The work I want to share with the rest of the world as a Visual Communicator I would rather be self-contained, too. Of course, I will use a sketchbook to explore responses to a brief, but I think this will be in more direct ways, and perhaps in a separate sketchbook. My ‘experimental’ sketchbook will surely impact how I engage with the rest of my work as I learn what my interests are, how I want to draw certain things or figure out how to add abstraction to more professional pieces. But for now, I’m happy with having two sides to my artistic coin, as it were.

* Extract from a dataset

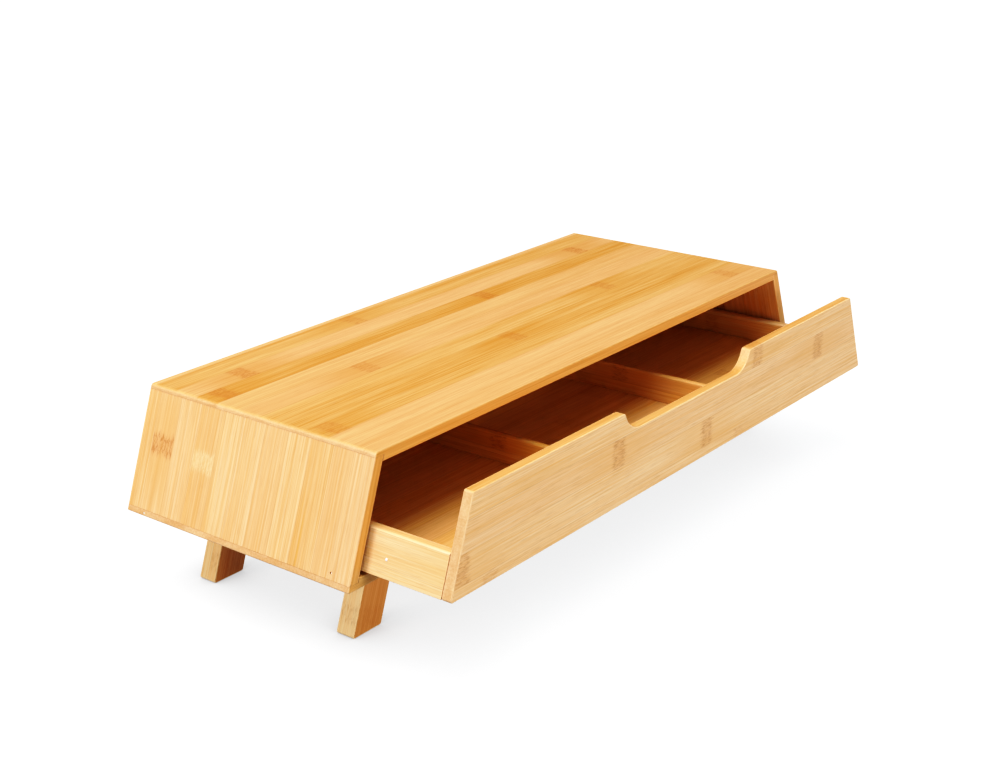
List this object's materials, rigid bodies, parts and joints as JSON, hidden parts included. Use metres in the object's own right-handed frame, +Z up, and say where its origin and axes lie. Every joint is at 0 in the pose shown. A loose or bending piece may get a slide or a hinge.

At the beginning of this unit, I was asked to draw my relationship with my sketchbook. Reflecting on this illustration, I feel it has changed somewhat. The sketchbook is still in isolation, but not disconnected, and not less interesting than everything else I could be doing. Instead, it’s an escape from reality, and a place to let go.
When I started this exercise I wrote that ‘I feel more disconnect now than when I started, which feels sad. I’m hoping to use Part 5 to identify my sketchbooking process completely’. I feel that I achieved that, and I found this exercise incredibly useful. Going back and thinking about everything I have done has been enjoyable, and focusing on the positives has helped me to see that this unit was not just doom and gloom. I have learned so much, perhaps just not in the ways I expected to. I also had a lot of fun creating my paper ‘sketchbook’. I used it almost as a learning log, which was useful too, as it made writing this entry a lot easier. I may continue doing this in future units – fun notetaking makes for fun studying! I am now looking forward to planning and carrying out my final assignment.